Despite Schedule I including the most dangerous and addictive drugs and substances that have no accepted medical value, cannabis, or marijuana, is still considered a Schedule I drug. Basically, the federal government is saying marijuana is just as bad as heroin and bath salts. Also, despite the fact that doctors all over the country, and all over Florida, are prescribing marijuana to patients to treat a variety of medical conditions, the federal government is saying that marijuana has no accepted medical use. By definition, in order to be a Schedule I drug, a substance must have no accepted medical value.
This kind of government ignorance and corruption would be silly if it wasn’t resulting in people going to prison for having marijuana. In some marijuana cases, criminal defense lawyers are making the legal argument that it is not constitutional to punish a person for having a Schedule I drug that has no medical use when we are dealing with a substance that medical doctors all over Florida and the country (and all over the world) are prescribing to patients for medicinal purposes. That seems like an obvious and logical argument that cannot lose in any tribunal where logic and reason are considered useful tools for decision making. However, anyone who believes logic should win the day underestimates just how backwards our government is, and just how addicted government officials are on campaign donations from billion dollar pharmaceutical companies. Financial influence is a formidable opponent of reason and justice.
These arguments are being made in Florida courts. And they are losing. In a recent trafficking in cannabis case near Jacksonville, Florida, the police executed a search warrant at the defendant’s home and found numerous marijuana plants. He was charged with trafficking in cannabis which carries a mandatory minimum prison sentence in Florida, which is a huge waste of taxpayers’ dollars. The criminal defense lawyer attacked the constitutionality of the Florida statute which considers cannabis a Schedule I drug consistent with the federal rules. The criminal defense attorney argued that since medical marijuana recently became legal by amendment to the Florida Constitution, marijuana cannot be a Schedule I drug which can only include substances with no accepted medical value. While the new Florida amendment does not specifically overrule the Florida statute classifying marijuana as a Schedule I drug, the two laws are obviously incompatible.
This is an argument that must be successful with the application of any semblance of logic. The state’s counterargument is not clear from the opinion. Perhaps, no clear argument was made. Essentially, the state argued there was no conflict, despite the obvious and direct conflict that anyone can see. Additionally, the state argued that it is up to the legislature, not the courts, to fix this conflict that apparently does not exist, as if the judicial branch’s job is no longer to interpret Florida statutes and the Constitution.
The court, of course, ruled in favor of the state. The court’s opinion relies on technical, legal rhetoric that is completely divorced from any logical, reasonable or fact-based understanding of cannabis. Finally, while the court did acknowledge the “apparent discrepancies” between the Florida medical marijuana amendment and the drug schedule, the court punted to the legislature. However, the court failed to mention in its opinion how people are getting criminal records and being incarcerated every day in Florida because of these “apparent discrepancies”. We are confident the court is aware of this fact. However, apparently, that is someone else’s problem.

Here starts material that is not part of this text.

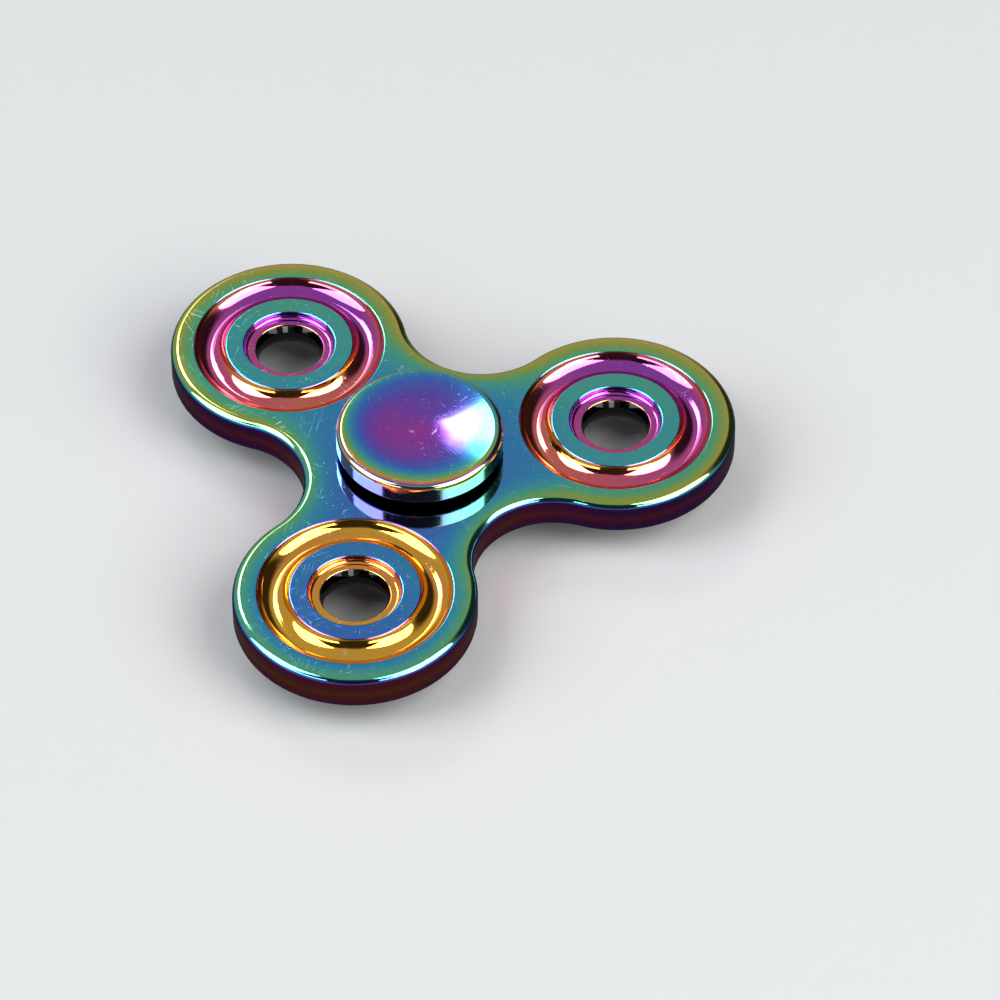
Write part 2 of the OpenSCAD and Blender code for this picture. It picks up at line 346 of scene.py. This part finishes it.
def side_film(p, z, upright):
    """On the rounded outer edge and the side wall."""
    film = flat_film(p) - EDGE_THINNER * smooth(1 - upright, 0, 1)
    return film - WALL_THINNER * smooth(z, WALL_FADE, 0)


def away_from(bearing, side):
    """0 at a side's bearing, and 1 opposite it."""
    return (1 - math.cos(bearing - side)) / 2


def cap_film(p, r, z, upright, outward):
    """Violet in the dish's middle, then a full turn of the colours towards the rim."""
    bearing = math.atan2(p.y, p.x)
    wall = WALL_FILM + WALL_VARIES * math.cos(bearing - WALL_THICK_SIDE)
    if z < CAP_UNDER_Z + CAP_FOOT or outward < INWARD:
        return wall
    rings_out = DISH_RINGS_SHIFT * away_from(bearing, DISH_THICK_SIDE)
    film = in_steps(r - rings_out, DISH_FILM)
    inside_rings = smooth(r, *DISH_BLUER_START) * (1 - smooth(r, *DISH_BLUER_END))
    film += DISH_BLUER * inside_rings * away_from(bearing, DISH_VIOLET_SIDE)
    return film + (wall - film) * smooth(outward, *WALL_BLEND)


# ---- Meshes ----
class Surface:
    """Points with an exact normal and a film thickness each, and the faces between them."""

    def __init__(self):
        self.points, self.normals, self.films, self.faces = [], [], [], []

    def add(self, point, normal, film):
        self.points.append(Vector(point))
        self.normals.append(Vector(normal).normalized())
        self.films.append(film)
        return len(self.points) - 1

    def grid(self, rows):
        """Quads between rows of vertex numbers. A row of one number is a pole."""
        for a, b in zip(rows, rows[1:]):
            for i in range(max(len(a), len(b))):
                j = i + 1
                self.faces.append([b[i % len(b)], b[j % len(b)], a[j % len(a)], a[i % len(a)]])

    def turn(self, path, centre, film_at):
        """Turns a path round an upright axis. film_at gives the film at each of its points."""
        rows = []
        for r, z, outward, upright in path:
            row = []
            for i in range(TURN_STEPS if r > TINY else 1):
                u = polar(1, 2 * math.pi * i / TURN_STEPS)
                p = centre + r * u
                normal = (outward * u.x, outward * u.y, upright)
                row.append(self.add((p.x, p.y, z), normal, film_at(p, r, z, upright, outward)))
            rows.append(row)
        self.grid(rows)

    def mirrored(self):
        """Adds the same surface, turned inside out, on the other side of z = 0."""
        count = len(self.points)
        for i in range(count):
            p, n = self.points[i], self.normals[i]
            self.add((p.x, p.y, -p.z), (n.x, n.y, -n.z), self.films[i])
        self.faces += [[v + count for v in reversed(f)] for f in self.faces]

    def first_at_each_place(self):
        """For each vertex, the first vertex at the same place."""
        tree = KDTree(len(self.points))
        for i, p in enumerate(self.points):
            tree.insert(p, i)
        tree.balance()
        return [min(i for _, i, _ in tree.find_range(p, WELD)) for p in self.points]

    def solid_faces(self, first):
        """Drops each corner at the same place as the one before it, and the faces left flat."""
        faces = []
        for face in self.faces:
            corners = [v for k, v in enumerate(face) if first[v] != first[face[k - 1]]]
            if len(corners) > 2:
                faces.append(corners)
        return faces

    def piece(self, name, material, upside_down=False):
        """An object with one vertex at each place, and a normal for each corner of each face."""
        side = -1 if upside_down else 1
        first = self.first_at_each_place()
        kept = sorted(set(first))
        number = {v: n for n, v in enumerate(kept)}
        places = [self.points[v] * MM for v in kept]
        faces = [face[::side] for face in self.solid_faces(first)]
        normals = [self.normals[v] for face in faces for v in face]
        mesh = bpy.data.meshes.new(name)
        mesh.from_pydata([(p.x, p.y, p.z * side) for p in places], [],
                         [[number[first[v]] for v in face] for face in faces])
        mesh.polygons.foreach_set("use_smooth", [True] * len(faces))
        mesh.normals_split_custom_set([(n.x, n.y, n.z * side) for n in normals])
        film = mesh.attributes.new("film", "FLOAT", "POINT")
        film.data.foreach_set("value", [self.films[v] for v in kept])
        mesh.materials.append(material)
        o = bpy.data.objects.new(name, mesh)
        bpy.context.collection.objects.link(o)
        return o


def outline(inset):
    """Points of the body's outline moved in by inset, with their outward normals."""
    found = []
    lobe_half = math.pi - NOTCH_START
    for k, lobe in enumerate(LOBES):
        heading = math.radians(LOBE_ANGLES[k])
        for i in range(LOBE_STEPS):
            u = polar(1, heading - lobe_half + 2 * lobe_half * i / LOBE_STEPS)
            found.append((lobe + (LOBE_R - inset) * u, u))
        notch = NOTCHES[k]
        start, end = lobe - notch, LOBES[(k + 1) % 3] - notch
        clockwise = start.angle(end)
        for i in range(NOTCH_STEPS):
            u = polar(1, math.atan2(start.y, start.x) - clockwise * i / NOTCH_STEPS)
            found.append((notch + (NOTCH_R + inset) * u, -u))
    return found


def on_flat(p, clear=0.0):
    """Is p on the body's flat face, at least so far clear of its edges?"""
    if p.length < SEAT_R + SEAT_CHAMFER + clear:
        return False
    if min((p - c).length for c in LOBES) < GROOVE_OUT_R + clear:
        return False
    return edge_distance(p) > EDGE_R + clear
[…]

It is a shame how deeply ingrained the complete ignorance about marijuana is in our government and criminal justice system. It is more troubling how easily people in government dismiss the ongoing effects of the war on drugs which is fueled by this willful ignorance. Very slowly, changes are coming. However, this state’s and the country’s marijuana policies are doing significant damage in the meantime, as they torture a reasonable application of the law.